__Short problem__: Write down each entry again, exactly as it reads.
---+---
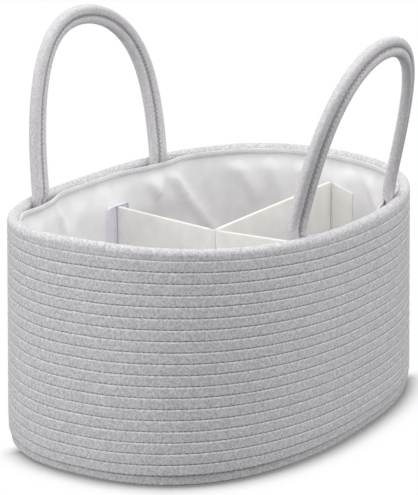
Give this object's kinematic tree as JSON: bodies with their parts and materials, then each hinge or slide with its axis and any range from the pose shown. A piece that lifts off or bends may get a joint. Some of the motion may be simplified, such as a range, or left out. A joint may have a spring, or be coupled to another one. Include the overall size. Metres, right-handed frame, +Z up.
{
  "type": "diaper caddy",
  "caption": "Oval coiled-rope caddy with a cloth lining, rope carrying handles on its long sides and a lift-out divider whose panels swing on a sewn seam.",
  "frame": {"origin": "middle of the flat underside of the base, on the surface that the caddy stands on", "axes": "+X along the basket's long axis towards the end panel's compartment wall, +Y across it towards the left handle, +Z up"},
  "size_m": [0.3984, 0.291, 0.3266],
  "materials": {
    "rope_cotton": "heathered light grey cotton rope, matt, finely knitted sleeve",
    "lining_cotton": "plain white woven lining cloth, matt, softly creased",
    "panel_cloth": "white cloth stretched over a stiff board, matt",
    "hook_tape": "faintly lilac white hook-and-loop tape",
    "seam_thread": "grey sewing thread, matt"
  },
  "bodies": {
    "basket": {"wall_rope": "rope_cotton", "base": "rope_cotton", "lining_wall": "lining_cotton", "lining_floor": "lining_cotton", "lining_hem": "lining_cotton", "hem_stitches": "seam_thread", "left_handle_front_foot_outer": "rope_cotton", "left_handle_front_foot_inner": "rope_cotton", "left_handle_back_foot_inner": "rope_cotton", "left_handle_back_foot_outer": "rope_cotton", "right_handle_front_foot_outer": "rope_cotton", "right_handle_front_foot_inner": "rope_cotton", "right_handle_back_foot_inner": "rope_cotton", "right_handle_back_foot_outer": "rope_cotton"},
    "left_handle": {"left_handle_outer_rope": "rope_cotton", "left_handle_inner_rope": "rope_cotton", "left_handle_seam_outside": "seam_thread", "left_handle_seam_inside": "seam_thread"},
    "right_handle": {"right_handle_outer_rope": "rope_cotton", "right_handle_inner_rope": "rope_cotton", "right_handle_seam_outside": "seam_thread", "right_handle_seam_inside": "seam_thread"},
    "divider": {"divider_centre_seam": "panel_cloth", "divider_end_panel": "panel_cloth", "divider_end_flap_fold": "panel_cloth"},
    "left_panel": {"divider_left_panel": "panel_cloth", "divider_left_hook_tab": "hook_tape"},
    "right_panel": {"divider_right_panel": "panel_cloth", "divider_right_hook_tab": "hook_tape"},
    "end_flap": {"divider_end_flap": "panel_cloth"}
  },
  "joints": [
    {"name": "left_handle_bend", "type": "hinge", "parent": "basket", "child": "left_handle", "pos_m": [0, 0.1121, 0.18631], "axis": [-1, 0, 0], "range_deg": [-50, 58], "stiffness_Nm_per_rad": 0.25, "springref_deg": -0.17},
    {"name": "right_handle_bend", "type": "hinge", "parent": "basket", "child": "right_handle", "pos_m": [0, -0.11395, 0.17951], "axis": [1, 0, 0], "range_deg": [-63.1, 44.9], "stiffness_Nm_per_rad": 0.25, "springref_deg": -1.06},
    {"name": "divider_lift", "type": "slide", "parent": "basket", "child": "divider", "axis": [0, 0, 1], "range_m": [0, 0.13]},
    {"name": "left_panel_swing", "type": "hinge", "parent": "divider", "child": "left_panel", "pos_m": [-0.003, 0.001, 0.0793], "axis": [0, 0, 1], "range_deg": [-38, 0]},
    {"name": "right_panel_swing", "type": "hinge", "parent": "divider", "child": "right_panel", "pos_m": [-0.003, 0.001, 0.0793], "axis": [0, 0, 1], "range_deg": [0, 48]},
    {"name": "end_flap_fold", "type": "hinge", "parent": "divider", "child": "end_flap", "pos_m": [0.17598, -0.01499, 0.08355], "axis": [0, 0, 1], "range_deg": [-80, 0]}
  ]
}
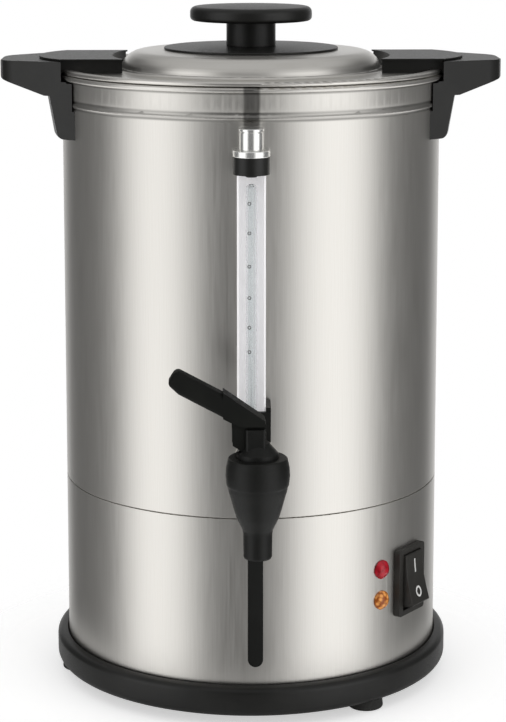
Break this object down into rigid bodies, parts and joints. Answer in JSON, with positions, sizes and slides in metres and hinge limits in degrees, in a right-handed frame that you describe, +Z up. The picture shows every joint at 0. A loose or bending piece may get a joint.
---+---
__Full solution__:
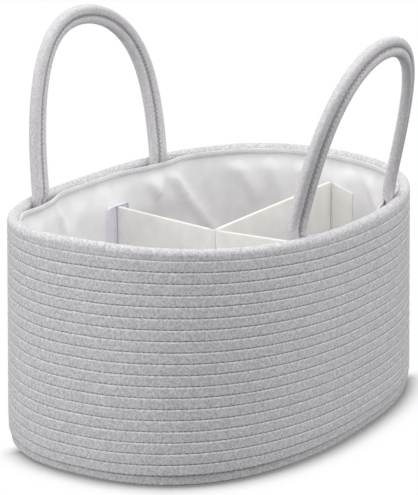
Give this object's kinematic tree as JSON: bodies with their parts and materials, then each hinge or slide with its axis and any range from the pose shown. A piece that lifts off or bends may get a joint. Some of the motion may be simplified, such as a range, or left out. A joint may have a spring, or be coupled to another one. Include the overall size. Metres, right-handed frame, +Z up.
{
  "type": "diaper caddy",
  "caption": "Oval coiled-rope caddy with a cloth lining, rope carrying handles on its long sides and a lift-out divider whose panels swing on a sewn seam.",
  "frame": {"origin": "middle of the flat underside of the base, on the surface that the caddy stands on", "axes": "+X along the basket's long axis towards the end panel's compartment wall, +Y across it towards the left handle, +Z up"},
  "size_m": [0.3984, 0.291, 0.3266],
  "materials": {
    "rope_cotton": "heathered light grey cotton rope, matt, finely knitted sleeve",
    "lining_cotton": "plain white woven lining cloth, matt, softly creased",
    "panel_cloth": "white cloth stretched over a stiff board, matt",
    "hook_tape": "faintly lilac white hook-and-loop tape",
    "seam_thread": "grey sewing thread, matt"
  },
  "bodies": {
    "basket": {"wall_rope": "rope_cotton", "base": "rope_cotton", "lining_wall": "lining_cotton", "lining_floor": "lining_cotton", "lining_hem": "lining_cotton", "hem_stitches": "seam_thread", "left_handle_front_foot_outer": "rope_cotton", "left_handle_front_foot_inner": "rope_cotton", "left_handle_back_foot_inner": "rope_cotton", "left_handle_back_foot_outer": "rope_cotton", "right_handle_front_foot_outer": "rope_cotton", "right_handle_front_foot_inner": "rope_cotton", "right_handle_back_foot_inner": "rope_cotton", "right_handle_back_foot_outer": "rope_cotton"},
    "left_handle": {"left_handle_outer_rope": "rope_cotton", "left_handle_inner_rope": "rope_cotton", "left_handle_seam_outside": "seam_thread", "left_handle_seam_inside": "seam_thread"},
    "right_handle": {"right_handle_outer_rope": "rope_cotton", "right_handle_inner_rope": "rope_cotton", "right_handle_seam_outside": "seam_thread", "right_handle_seam_inside": "seam_thread"},
    "divider": {"divider_centre_seam": "panel_cloth", "divider_end_panel": "panel_cloth", "divider_end_flap_fold": "panel_cloth"},
    "left_panel": {"divider_left_panel": "panel_cloth", "divider_left_hook_tab": "hook_tape"},
    "right_panel": {"divider_right_panel": "panel_cloth", "divider_right_hook_tab": "hook_tape"},
    "end_flap": {"divider_end_flap": "panel_cloth"}
  },
  "joints": [
    {"name": "left_handle_bend", "type": "hinge", "parent": "basket", "child": "left_handle", "pos_m": [0, 0.1121, 0.18631], "axis": [-1, 0, 0], "range_deg": [-50, 58], "stiffness_Nm_per_rad": 0.25, "springref_deg": -0.17},
    {"name": "right_handle_bend", "type": "hinge", "parent": "basket", "child": "right_handle", "pos_m": [0, -0.11395, 0.17951], "axis": [1, 0, 0], "range_deg": [-63.1, 44.9], "stiffness_Nm_per_rad": 0.25, "springref_deg": -1.06},
    {"name": "divider_lift", "type": "slide", "parent": "basket", "child": "divider", "axis": [0, 0, 1], "range_m": [0, 0.13]},
    {"name": "left_panel_swing", "type": "hinge", "parent": "divider", "child": "left_panel", "pos_m": [-0.003, 0.001, 0.0793], "axis": [0, 0, 1], "range_deg": [-38, 0]},
    {"name": "right_panel_swing", "type": "hinge", "parent": "divider", "child": "right_panel", "pos_m": [-0.003, 0.001, 0.0793], "axis": [0, 0, 1], "range_deg": [0, 48]},
    {"name": "end_flap_fold", "type": "hinge", "parent": "divider", "child": "end_flap", "pos_m": [0.17598, -0.01499, 0.08355], "axis": [0, 0, 1], "range_deg": [-80, 0]}
  ]
}
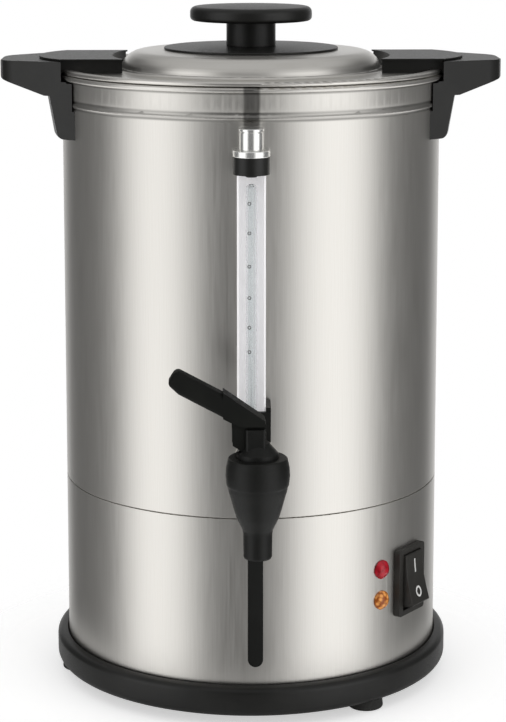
Break this object down into rigid bodies, parts and joints. Answer in JSON, with positions, sizes and slides in metres and hinge limits in degrees, in a right-handed frame that you describe, +Z up. The picture shows every joint at 0. A loose or bending piece may get a joint.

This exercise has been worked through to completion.